Because it's not just hair and sweat pooling down there on the tiled floor. What makes locker rooms a little skankier than your standard shared facility is the warm, wet environment. Many don't have good ventilation, which essentially makes it a bumpin' silent rave for fungi, mold, and bacteria. If you're regularly using the locker room without some version of a foot rubber, she says it's fairly likely that you'll eventually pick up ringworm, athlete's foot, or some other kind of fungal infection.

Roberts says any locker room that has hundreds of people traipsing in and out of it needs to get scrubbed down at least once a day, and should probably be cleaned closer to three or four times daily. This isn't just a consideration for gym-goers, either. Especially in regions like the Pacific Northwest, where she lives and teaches, shower mold is a persistent problem even in private residences because of the damp, humid climate. "God forbid you're in a fraternity house, where the bathrooms get cleaned maybe once a quarter," she says.

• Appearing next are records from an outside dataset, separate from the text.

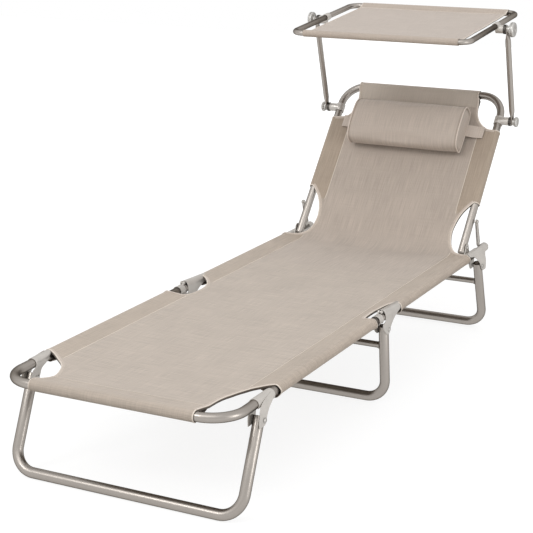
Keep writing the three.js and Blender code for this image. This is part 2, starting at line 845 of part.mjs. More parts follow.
// A clamp round a tube that runs along Y, with a boss out to the arm's eye.
function clamp(tubeX, tubeRadius, tubeRise) {
  const outer = tubeRadius + fitGap + clampWall;
  const from = -clampLength * half;
  const band = rodY(outer, from, -from, tubeX, tubeRise);
  const boss = rodX(bossRadius, tubeX, eyeInner - fitGap, 0, 0, tubeSides);
  const bore = rodY(tubeRadius + fitGap, from * 2, -from * 2, tubeX, tubeRise);
  const mouth = eyeInner - fitGap;
  const hole = rodX(boltRadius + fitGap, mouth - boltGrip, mouth + boltGrip, 0, 0);
  return cut(join(band, boss), bore, hole);
}

function bolt(knobThickness) {
  const start = eyeInner - boltGrip + fitGap;
  return rodX(boltRadius, start, eyeOuter + knobThickness * half, 0, 0);
}

// A clamping knob: hub against the arm's eye, then a thick rounded disc.
function knob(radius, thickness) {
  const start = eyeOuter + fitGap;
  const hub = thickness * knobHubShare;
  const depth = thickness * half + fitGap;
  const bore = boltRadius + fitGap;
  const profile = [
    [0, depth], [bore, depth], [bore, 0], [knobHubRadius, 0], [knobHubRadius, hub],
    [radius - knobEdge, hub], [radius, hub + knobEdge], [radius, thickness - knobEdge],
    [radius - knobEdge, thickness], [0, thickness],
  ];
  const points = profile.map((p) => new THREE.Vector2(...p));
  return new THREE.LatheGeometry(points, knobSides).rotateZ(-quarterTurn).translate(start, 0, 0);
}

// An arm stands straight up here from its lower pivot at the origin.
function canopyArm() {
  const body = alongZ(circleShape(armRadius, tubeSides), eyeNeck, armLength - eyeNeck);
  const tube = body.translate(armX, 0, 0);
  const eyes = [0, armLength].map((z) => {
    const root = z ? armLength - eyeNeck * 2 : eyeNeck * 2;
    const facing = z ? 0 : Math.PI;
    const points = [
      ...arcPoints(0, z, eyeRadius, facing, facing + Math.PI),
      [z ? -armRadius * half : armRadius * half, root],
      [z ? armRadius * half : -armRadius * half, root],
    ];
    return alongX(outline(points), eyeInner, eyeOuter);
  });
  const reach = eyeThickness;
  const holes = [0, armLength].map((z) => (
    rodX(boltRadius + fitGap, eyeInner - reach, eyeOuter + reach, 0, z)));
  return cut(join(tube, ...eyes), ...holes);
}

// Assembly
function place(parent, name, geometry, material, y = 0, z = 0) {
  const mesh = new THREE.Mesh(welded(geometry), material);
  mesh.name = name;
  mesh.position.set(0, y, z);
  parent.add(mesh);
  return mesh;
}

function placePair(parent, name, geometry, material, y = 0, z = 0) {
  place(parent, `${name}_left`, mirrored(geometry), material, y, z);
  place(parent, `${name}_right`, geometry, material, y, z);
}

function turned(parent, degrees, y, z) {
  const group = new THREE.Group();
  group.position.set(0, y, z);
  group.rotation.x = THREE.MathUtils.degToRad(degrees);
  parent.add(group);
  return group;
}

function addLeg(parent, name, spacing, lean, y, crossbarDrop) {
  const group = turned(parent, -lean, y, legPivotHeight);
  place(group, `${name}_leg`, leg(spacing, lean), tubeFinish);
  if (crossbarDrop) {
    place(group, `${name}_leg_crossbar`, legCrossbar(spacing, crossbarDrop), tubeFinish);
  }
  placePair(parent, `${name}_leg_rivet`, legRivet(spacing), rivetFinish, y, legPivotHeight);
}

function addFootSection(parent) {
  place(parent, 'foot_frame', footFrame(), tubeFinish);
  placePair(parent, 'front_leg_bracket', frontBracket(), plateFinish);
  addLeg(parent, 'front', frontLegSpacing, frontLegAngle, frontLegPlace, 0);
  placePair(parent, 'foot_hinge_ear', footKnuckle(), plateFinish);
  place(parent, 'foot_sling', footSling(), slingFinish);
}

function addSeatSection(parent) {
  placePair(parent, 'seat_rail', seatRail(), tubeFinish);
  placePair(parent, 'rail_end_plug', railPlug(), plateFinish);
  placePair(parent, 'mid_leg_bracket', midBracket(), plateFinish);
  placePair(parent, 'rear_bracket', rearBracket(), plateFinish);
  const pin = midHingePin().translate(railX, 0, 0);
  placePair(parent, 'mid_hinge_pin', pin, rivetFinish, footLength, midHingeHeight);
  addLeg(parent, 'mid', railSpacing, midLegAngle, midLegPlace, midCrossbarDrop);
  addLeg(parent, 'rear', rearLegSpacing, rearLegAngle, rearLegPlace, rearCrossbarDrop);
  place(parent, 'seat_sling', seatSling(), slingFinish);
}

function addKnobSet(parent, name, radius, thickness) {
  placePair(parent, `${name}_bolt`, bolt(thickness), rivetFinish);
  placePair(parent, `${name}_knob`, knob(radius, thickness), knobFinish);
}

function addBackSection(parent) {
  const back = turned(parent, backAngle, seatEnd, backHingeHeight);
  place(back, 'back_frame', backFrame(), tubeFinish);
  placePair(back, 'back_hinge_pin', backHingePin(), rivetFinish);
  place(back, 'back_sling', backSling(), slingFinish);
  place(back, 'pillow_strap', pillowStrap(), slingFinish);
  place(back, 'pillow', pillow(), pillowFinish);
  placePair(back, 'strut_pin', strutPin(), rivetFinish, strutPlace);
  const support = turned(back, -strutAngle, strutPlace, 0);
  placePair(support, 'back_strut', strut(), plateFinish);
  const lower = new THREE.Group();
  lower.position.set(0, armPlace, armOffset);
  back.add(lower);
  const lowerClamp = clamp(backX, railRadius, -armOffset);
  placePair(lower, 'arm_clamp', lowerClamp, plateFinish);
  addKnobSet(lower, 'arm', lowerKnobRadius, lowerKnobThickness);
  addCanopy(lower);
}

// The arms and the canopy take their angles from the floor, so the back's angle comes off.
function addCanopy(parent) {
  const arms = turned(parent, armLean - backAngle, 0, 0);
  placePair(arms, 'canopy_arm', canopyArm(), tubeFinish);
  const canopy = turned(arms, canopyTilt - armLean, 0, armLength);
  place(canopy, 'canopy_front_tube', canopyTube(-canopyFront), tubeFinish);
  place(canopy, 'canopy_rear_tube', canopyTube(canopyRear), tubeFinish);
  place(canopy, 'canopy_cover', canopyCover(), canopyFinish);
  placePair(canopy, 'canopy_clamp', clamp(canopyX, canopyTubeRadius, canopyRise), plateFinish);
  addKnobSet(canopy, 'canopy', upperKnobRadius, upperKnobThickness);
}

// The far edge of the canopy, used to centre the lounger along Y.
function canopyRearEdge() {
  const lean = THREE.MathUtils.degToRad(armLean);
  const tilt = THREE.MathUtils.degToRad(canopyTilt);
  const pivot = seatEnd + armPlace * Math.cos(backTurn) - armOffset * Math.sin(backTurn)
    - armLength * Math.sin(lean);
  const sleeve = canopyTubeRadius + canopySleeveRoom + canopyCloth;
  return pivot + canopyRear * Math.cos(tilt) - canopyRise * Math.sin(tilt) + sleeve;
}

const lounger = new THREE.Group();
lounger.position.y = -(canopyRearEdge() - sleeveRadius) * half;
addFootSection(lounger);
addSeatSection(lounger);
addBackSection(lounger);
lounger.updateMatrixWorld(true);

export default lounger;
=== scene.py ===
import bpy
import bmesh
import math
from mathutils import Matrix, Vector, noise
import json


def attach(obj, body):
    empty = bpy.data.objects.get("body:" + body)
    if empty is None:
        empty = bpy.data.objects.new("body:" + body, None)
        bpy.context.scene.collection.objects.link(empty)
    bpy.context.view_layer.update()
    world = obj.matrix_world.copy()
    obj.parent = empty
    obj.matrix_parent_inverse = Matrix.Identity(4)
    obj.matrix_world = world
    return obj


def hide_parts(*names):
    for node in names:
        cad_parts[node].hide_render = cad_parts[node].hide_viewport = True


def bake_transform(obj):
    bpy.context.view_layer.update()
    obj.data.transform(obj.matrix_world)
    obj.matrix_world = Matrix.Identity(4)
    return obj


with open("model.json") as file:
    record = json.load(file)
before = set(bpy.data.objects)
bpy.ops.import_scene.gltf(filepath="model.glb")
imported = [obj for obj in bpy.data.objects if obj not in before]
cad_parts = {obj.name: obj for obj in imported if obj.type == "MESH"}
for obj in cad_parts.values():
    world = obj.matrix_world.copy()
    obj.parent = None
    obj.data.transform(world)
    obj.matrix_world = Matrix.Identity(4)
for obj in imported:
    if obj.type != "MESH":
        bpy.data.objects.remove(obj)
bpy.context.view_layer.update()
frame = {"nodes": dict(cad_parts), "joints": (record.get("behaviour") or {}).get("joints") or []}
print("frame loaded")

unit = 0.001  # the dictionaries are in millimetres
hinges = {joint["name"]: Vector(joint["pos_m"]) for joint in frame["joints"]}

# sizes that more than one piece uses; places run from the foot rail to the head
rail = {"x": 281, "height": 239, "radius": 11, "bend": 72, "hingeAt": 780, "backHingeAt": 1439, "end": 1492}
back = {"x": 256.5, "length": 505, "bend": 68, "tail": 18, "angle": 49.5}
canopy = {"x": 266, "front": 234, "rear": 191, "rise": 8.3, "bend": 30, "radius": 8, "tilt": 5.5}
arm = {"x": 299, "length": 290, "lean": 16.8, "radius": 8}

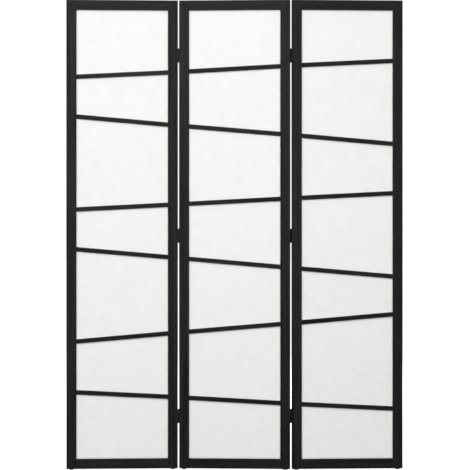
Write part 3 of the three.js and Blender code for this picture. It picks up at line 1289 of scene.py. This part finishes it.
@dataclass
class Studio:
    """The floor, the light and the camera.

    Attributes:
        distance: from the camera to the middle of the screen, in metres.
        lens: the camera's focal length in millimetres.
        sideways: how far right of the screen's middle the camera stands, in metres.
        eye: the height of the camera, in metres.
        sensor: the width of its sensor in millimetres.
        floor_reach: how far the floor reaches each way, in metres.
        floor_drop: how far it lies below the glides, in metres.
    """

    distance: float = 5.0
    lens: float = 105.6
    sideways: float = 0.0012
    eye: float = 0.8493
    sensor: float = 36.0
    floor_reach: float = 40.0
    floor_drop: float = 0.0002

    def build(self) -> None:
        """Lays the floor, hangs the lights and sets up the camera."""
        self.lay_floor()
        self.light_world()
        self.hang_softbox("key", (-2.0, -3.4, 3.2), 1.8, 32.0)
        self.hang_softbox("key_fill", (-0.9, -3.8, 2.7), 2.6, 66.0, glints=False)
        self.hang_softbox("front_fill", (0.4, -4.6, 1.0), 3.0, 112.0, aim=0.8, glints=False)
        self.hang_softbox("back", (0.8, 3.4, 2.6), 2.4, 110.0, glints=False)
        self.hang_softbox("back_glints", (1.2, 3.2, 3.4), 1.2, 12.0)
        self.place_camera()

    def lay_floor(self) -> None:
        """Lays a wide sheet of white paper under the screen."""
        reach = self.floor_reach
        bm = new_mesh()
        corners = ((-reach, -reach), (reach, -reach), (reach, reach), (-reach, reach))
        bm.faces.new([bm.verts.new((x, y, -self.floor_drop)) for x, y in corners])
        floor = shown(bm, "studio_floor")
        floor.data.materials.append(StudioFloor("seamless_paper", "#ffffff", 0.95).material())
        # the paper glows for the camera, and must not light the frames from below
        floor.visible_glossy = False
        floor.visible_diffuse = False

    def light_world(self) -> None:
        """Surrounds the scene with soft light, brighter from above, and a white background."""
        world = bpy.data.worlds.new("white_studio")
        world.use_nodes = True
        bpy.context.scene.world = world
        tree = world.node_tree
        background = tree.nodes["Background"]
        way = add_node(tree, "TexCoord")
        up = add_node(tree, "SeparateXYZ", {0: way}, out="Z")
        sky = add_node(
            tree,
            "MapRange",
            {"From Min": -0.3, "From Max": 0.5, "To Min": 0.05, "To Max": 0.36, "Value": up},
        )
        seen = add_node(tree, "LightPath")
        strength = add_node(tree, "Mix", {"B": 1.02, "Factor": seen, "A": sky}, data_type="FLOAT")
        tree.links.new(strength, background.inputs["Strength"])
        background.inputs["Color"].default_value = linear("#ffffff")

    def hang_softbox(
        self,
        name: str,
        place: Sequence[float],
        size: float,
        power: float,
        aim: float = 0.9,
        glints: bool = True,
    ) -> None:
        """Hangs a square softbox.

        Args:
            name: the light's name.
            place: where it hangs.
            size: the length of its side, in metres.
            power: its power in watts.
            aim: the height on the screen's middle line that it faces.
            glints: whether glossy surfaces mirror it.
        """
        light = bpy.data.lights.new(name, "AREA")
        light.shape = "SQUARE"
        light.size = size
        light.energy = power
        holder = add_object(name, light)
        holder.visible_glossy = glints
        way = Vector((0.0, 0.0, aim)) - Vector(place)
        holder.matrix_world = Matrix.Translation(place) @ way.to_track_quat("-Z", "Y").to_matrix().to_4x4()

    def place_camera(self) -> None:
        """Stands the camera straight in front, at half the screen's height, with a long lens."""
        camera = bpy.data.cameras.new("camera")
        camera.lens = self.lens
        camera.sensor_width = self.sensor
        camera.clip_end = 5 * self.floor_reach
        holder = add_object("camera", camera)
        place = Matrix.Translation((self.sideways, -self.distance, self.eye))
        holder.matrix_world = place @ Matrix.Rotation(math.pi / 2, 4, "X")
        bpy.context.scene.camera = holder


def main() -> None:
    """Builds the panels, the hinges and the studio."""
    logging.basicConfig(level=logging.INFO, format="%(name)s: %(message)s", stream=sys.stdout)
    bpy.context.scene.view_settings.view_transform = "Standard"
    panels = {name: Panel(name) for name in ("left", "middle", "right")}
    for panel in panels.values():
        panel.build()
    for joint in Side:
        for level in ("top", "centre", "bottom"):
            Hinge(joint, level, panels["middle"], panels[joint.word]).build()
    Studio().build()


if __name__ == "__main__":
    main()
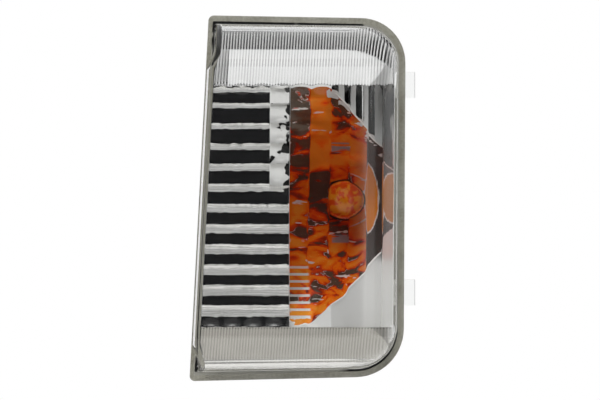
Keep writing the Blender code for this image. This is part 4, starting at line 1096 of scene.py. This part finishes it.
# The slats' section is a closed line of points: one at the rim's top, three for each slat, and three for
# the rim's foot and its back. It is swept from left to right, then leaned to the lamp's left edge and made
# a little ragged.
louvre_tree, given, results = geometry_tree("louvre_slats", LOUVRE)
tree = louvre_tree
count = given["Slats"] * POINTS_PER_SLAT
line = shape(tree, "MeshLine", Count=count + 4.0)
index = Number(add_node(tree, "GeometryNodeInputIndex").outputs[0])
body_index = index - 1.0
slat = maths("FLOOR", body_index / POINTS_PER_SLAT)
step = body_index - slat * POINTS_PER_SLAT
slat_top = maths("MINIMUM", given["Foot"] + (given["Slats"] - slat) * given["Pitch"], given["Top"])
share = slat / (given["Slats"] - 1.0)
face = (given["Top Face"] + share * (given["Foot Face"] - given["Top Face"])) * given["Pitch"]
height = slat_top - maths("COMPARE", step, 2.0) * face
depth = given["Front"] + maths("COMPARE", step, 1.0) * face * given["Slope"]
is_first = maths("LESS_THAN", index, 0.5)
is_tail, is_back, is_last = (maths("GREATER_THAN", index, count + past) for past in (0.5, 1.5, 2.5))
rim_top = given["Top"] + RIM_OVERLAP
height = choose(is_first, height, rim_top)
height = choose(is_tail, height, given["Foot"] - RIM_OVERLAP)
height = choose(is_last, height, rim_top)
depth = choose(is_first, depth, given["Front"])
depth = choose(is_tail, depth, given["Front"])
depth = choose(is_back, depth, given["Back"])
line = shape(tree, "SetPosition", Geometry=line, Position=vector(tree, X=depth * -1.0, Y=height * -1.0))
section = shape(tree, "SetSplineCyclic", Geometry=shape(tree, "MeshToCurve", Mesh=line), Cyclic=True)
left, right = (vector(tree, X=given[side]) for side in ("Left", "Right"))
path = shape(tree, "CurvePrimitiveLine", Start=left, End=right)
sweep = swept(tree, shape(tree, "ResampleCurve", Curve=path, Count=64), section)
place = add_node(tree, "GeometryNodeInputPosition").outputs[0]
x, z = axes_of(place)[::2]
lean = given["Lean"] * (z - given["Foot"])
along = (given["Right"] - x) / (given["Right"] - given["Left"])
drift = Number(add_node(tree, "ShaderNodeTexNoise", Scale=420.0, Detail=2.0, Vector=place).outputs[0]) - 0.5
shift = vector(tree, X=along * lean, Z=drift * given["Ragged"])
closed(tree, shape(tree, "SetPosition", Geometry=sweep, Offset=shift), slat_chrome, results)
slats = geometry_piece("louvre", louvre_tree, LOUVRE)
slats.data.set_sharp_from_angle(angle=math.radians(20))
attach(slats, "lamp")
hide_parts("louvre_bezel")

# Cheek of the louvre: a short run of slats with tall sloping faces beside the bowl, moulded with the bezel.
# Its pale faces carry painted black blobs, a painted reflection of the dark bowl.
cheek_reflection_paint, tree, shader = new_material("cheek_painted_reflections", (0.90, 0.90, 0.89), 0.20, 0.45)
waves = grain(tree, 230, 2, (0.8, 1, 0.8))
blobs = ramp(waves + ramp(object_axes(tree)[0], -0.0105, -0.0052) * 0.20, 0.64, 0.67)
put(mix_colour(blobs, (0.93, 0.93, 0.92), (0.015, 0.015, 0.015)), shader.inputs["Base Color"])
add_bump(shader, waves, 0.2, 0.0006)
SLATS_BELOW_CHEEK = 7
CHEEK_PROUD = 0.0022
CHEEK = {**LOUVRE, "Slats": 5, "Foot": WINDOW_BOTTOM + SLATS_BELOW_CHEEK * SLAT_PITCH,
         "Front": bezel_low.y - CHEEK_PROUD, "Slope": 0.3, "Top Face": 0.80, "Foot Face": 0.80,
         "Left": -0.0133, "Lean": 0.0}
cheek = geometry_piece("louvre_cheek", louvre_tree, CHEEK)
cheek.data.materials[0] = cheek_reflection_paint
cheek.data.set_sharp_from_angle(angle=math.radians(20))
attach(cheek, "lamp")
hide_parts("louvre_bezel")

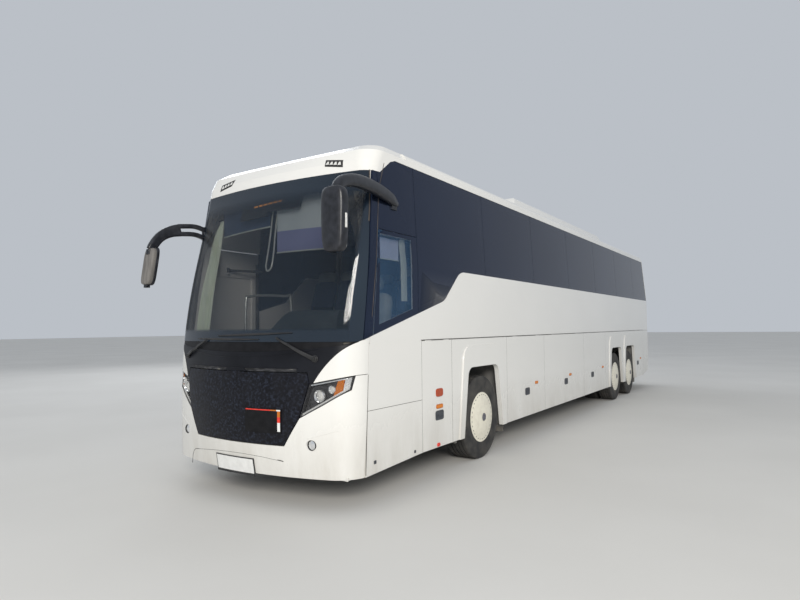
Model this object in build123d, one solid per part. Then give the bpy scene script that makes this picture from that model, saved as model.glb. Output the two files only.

On the less likely but far scarier side of things, you could contract a bacterial infection such as MRSA, an antibiotic-resistant strain of staph. Athlete's foot and other toenail infections can be extremely severe.

Ultimately, if you're hitting the treadmill at a boutique gym that's cleaned by folks who are as adept at tackling pube situations as Abbi is in the Soulstice locker rooms, you're probably okay. But if you're at a YMCA or a university health center that's only cleaned once a day or once a week, you definitely want to spend a few bucks on a pair of shower shoes. Just getting your feet off the shower bottom is usually adequate when it comes to avoiding infections.

If you forgot your flops, give the showers the old eyeball test—and if they don't look clean, you're better off skipping it. If you have open cuts or abrasions, it's a definite no-go; if you're someone who's prone to infections, have had athlete's foot before or are otherwise immunocompromised, you need to take extra steps to protect yourself, and should maybe consider keeping an antifungal powder in your gym bag.

That said, there will be a day you gym-shower unprotected. It might be later today, even after you've just read this, you rebel. In this case, dry your feet off like a champ post-shower and air them out before you put your shoes back on. Roberts adds that if you develop any kind of "skin eruption"—sorry, her words—that's unlike something you've had before and doesn't go away in a few days, for the love of god, see a doctor, especially if it's hot to the touch or if you're running a fever.